After all, many creators post work on sites that they don’t own or control — platforms such as DeviantArt or Pateron — where they would not be able to edit the robots.txt file on their pages. In addition, some creators may wish to exempt only certain works — not all of the things they post — from AI data scraping and training, so the Media Manager proposed by OpenAI would allow for this type of more granular control and optionality.

In addition, OpenAI notes that creators’ work can be readily screenshotted, saved, reshared, and otherwise reposted or redistributed across the web on domains that don’t offer the opt-out text.

“We understand these are incomplete solutions, as many creators do not control websites where their content may appear, and content is often quoted, reviewed, remixed, reposted and used as inspiration across multiple domains. We need an efficient, scalable solution for content owners to express their preferences about the use of their content in AI systems.”

A response to strong and persistent criticism of AI data scraping

The moves come amid an ongoing wave of visual artists and creators objecting to AI model makers such as OpenAI and its rivals Anthropic, Meta, Cohere and others scraping the web for data to train on without their express permission, consent, or compensation.

Several creators have filed class action lawsuits against OpenAI and other AI companies alleging this practice of data scraping violates the copyright of the creators’ images and works.

OpenAI’s defense is that web crawling and scraping has been an accepted and standard practice among many companies across the web for decades now, and it alludes to this argument again in today’s blog post, writing: “Decades ago, the robots.txt standard was introduced and voluntarily adopted by the Internet ecosystem for web publishers to indicate what portions of websites web crawlers could access.”

Indeed, many artists tacitly accepted the scraping of their data for indexing in search engines such as Google, yet object to generative AI training on it, because it competes more directly with their own work product and livelihoods.

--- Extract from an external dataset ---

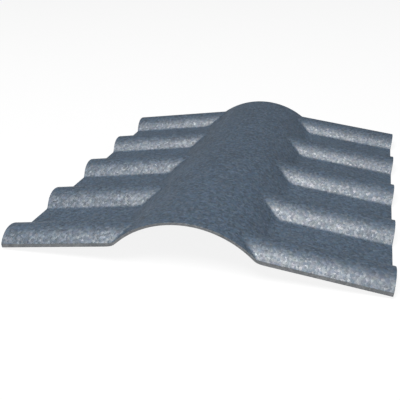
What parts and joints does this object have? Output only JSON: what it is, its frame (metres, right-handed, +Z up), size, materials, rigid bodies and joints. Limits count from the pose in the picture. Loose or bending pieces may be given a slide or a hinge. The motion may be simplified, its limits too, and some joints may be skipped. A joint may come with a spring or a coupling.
{
  "type": "roof ridge cap",
  "caption": "One-piece moulded ridge cap: a smooth roll along the ridge and two low sloping wings crossed by rounded ribs with flat pans between.",
  "frame": {"origin": "centre of the bounding box in plan, on the level floor under the two eaves the cap rests on", "axes": "+Z up, +Y along the ridge, +X across the ridge towards one eave"},
  "size_m": [0.432, 0.493, 0.0577],
  "materials": {
    "fibre_cement": "satin"
  },
  "bodies": {
    "root": {"ridge_cap": "fibre_cement"}
  },
  "joints": []
}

OpenAI offers indemnification — guarantees of legal assistance and defense — for subscribers to its paid plans accused of copyright infringement, a bid to reassure its growing list of lucrative enterprise customers.

The courts have yet to rule decisively on whether AI companies and others can scrape copyrighted creative works without express consent or permission of the creators. But clearly, regardless of how it is settled legally, OpenAI wants to position itself as a cooperative and ethical entity with regards to creators and its data sources.

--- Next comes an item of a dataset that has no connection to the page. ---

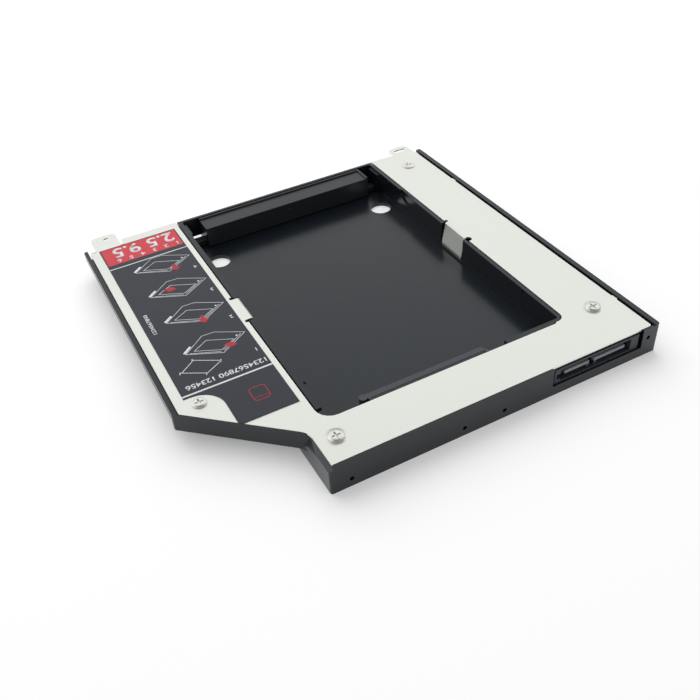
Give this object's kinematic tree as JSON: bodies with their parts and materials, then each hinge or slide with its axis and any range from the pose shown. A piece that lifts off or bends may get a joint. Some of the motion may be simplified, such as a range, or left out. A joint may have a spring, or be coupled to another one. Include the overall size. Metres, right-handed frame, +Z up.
{
  "type": "optical bay drive caddy",
  "caption": "Slim moulded tray that holds a small drive in a laptop's optical bay, with a silver cover plate, keyed plugs and a lift-out retainer.",
  "frame": {"origin": "on the underside, at the middle of the overall box, bezel tabs included", "axes": "+X along the near edge towards the host plug's end, +Y towards the bezel edge, +Z up out of the bay"},
  "size_m": [0.128, 0.1318, 0.0098],
  "materials": {
    "black_plastic": "fine moulded texture",
    "satin_metal": "satin sheet",
    "label_print": "printed film",
    "bright_steel": "plated",
    "board_green": "lacquered board",
    "grey_nylon": "moulded",
    "gold_plate": "gold plated",
    "ceramic": "ceramic"
  },
  "bodies": {
    "caddy": {"frame": "black_plastic", "cover_plate": "satin_metal", "label": "label_print", "cover_screw_near_left": "bright_steel", "cover_screw_near_right": "bright_steel", "cover_screw_wing": "bright_steel", "cover_screw_far_right": "bright_steel", "adapter_board": "board_green", "host_connector": "grey_nylon", "drive_connector": "grey_nylon", "host_power_contact_01": "gold_plate", "host_power_contact_02": "gold_plate", "host_power_contact_03": "gold_plate", "host_power_contact_04": "gold_plate", "host_power_contact_05": "gold_plate", "host_power_contact_06": "gold_plate", "host_data_contact_01": "gold_plate", "host_data_contact_02": "gold_plate", "host_data_contact_03": "gold_plate", "host_data_contact_04": "gold_plate", "host_data_contact_05": "gold_plate", "host_data_contact_06": "gold_plate", "host_data_contact_07": "gold_plate", "drive_power_contact_01": "gold_plate", "drive_power_contact_02": "gold_plate", "drive_power_contact_03": "gold_plate", "drive_power_contact_04": "gold_plate", "drive_power_contact_05": "gold_plate", "drive_power_contact_06": "gold_plate", "drive_power_contact_07": "gold_plate", "drive_power_contact_08": "gold_plate", "drive_power_contact_09": "gold_plate", "drive_power_contact_10": "gold_plate", "drive_power_contact_11": "gold_plate", "drive_power_contact_12": "gold_plate", "drive_power_contact_13": "gold_plate", "drive_power_contact_14": "gold_plate", "drive_power_contact_15": "gold_plate", "drive_data_contact_01": "gold_plate", "drive_data_contact_02": "gold_plate", "drive_data_contact_03": "gold_plate", "drive_data_contact_04": "gold_plate", "drive_data_contact_05": "gold_plate", "drive_data_contact_06": "gold_plate", "drive_data_contact_07": "gold_plate", "board_capacitor_1": "ceramic", "board_capacitor_2": "ceramic", "board_capacitor_3": "ceramic"},
    "retainer": {"drive_retainer": "black_plastic"}
  },
  "joints": [
    {"name": "retainer_lift", "type": "slide", "parent": "caddy", "child": "retainer", "axis": [0, 0, 1], "range_m": [0, 0.01]}
  ]
}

That said, creators are likely to view this move as “too little, too late” since many of their works have already presumably been scraped and used to train AI models, and OpenAI is nowhere suggesting it could or would remove the portions of its models trained on such works.

In its blog post, OpenAI makes the argument that it does not preserve copies of scraped data wholesale, only “an equation that best describes the relationship among the words and the underlying process that produced them.”

As the company writes:

We design our AI models to be learning machines, not databases

Our models are designed to help us generate new content and ideas – not to repeat or “regurgitate” content. AI models can state facts, which are in the public domain. If on rare occasions a model inadvertently repeats expressive content, it is a failure of the machine learning process. This failure is more likely to occur with content that appears frequently in training datasets, such as content that appears on many different public websites due to being frequently quoted. We employ state-of-the-art techniques throughout training and at output, for our API or ChatGPT, to prevent repetition, and we’re continually making improvements with on-going research and development.

At the very least, the Media Manager tool may be a more efficient and user friendly way to block AI training than other existing options such as Glaze and Nightshade, though if it is coming from OpenAI, it is not clear yet whether creators will even trust it — nor whether it will be able to block training by other rival models.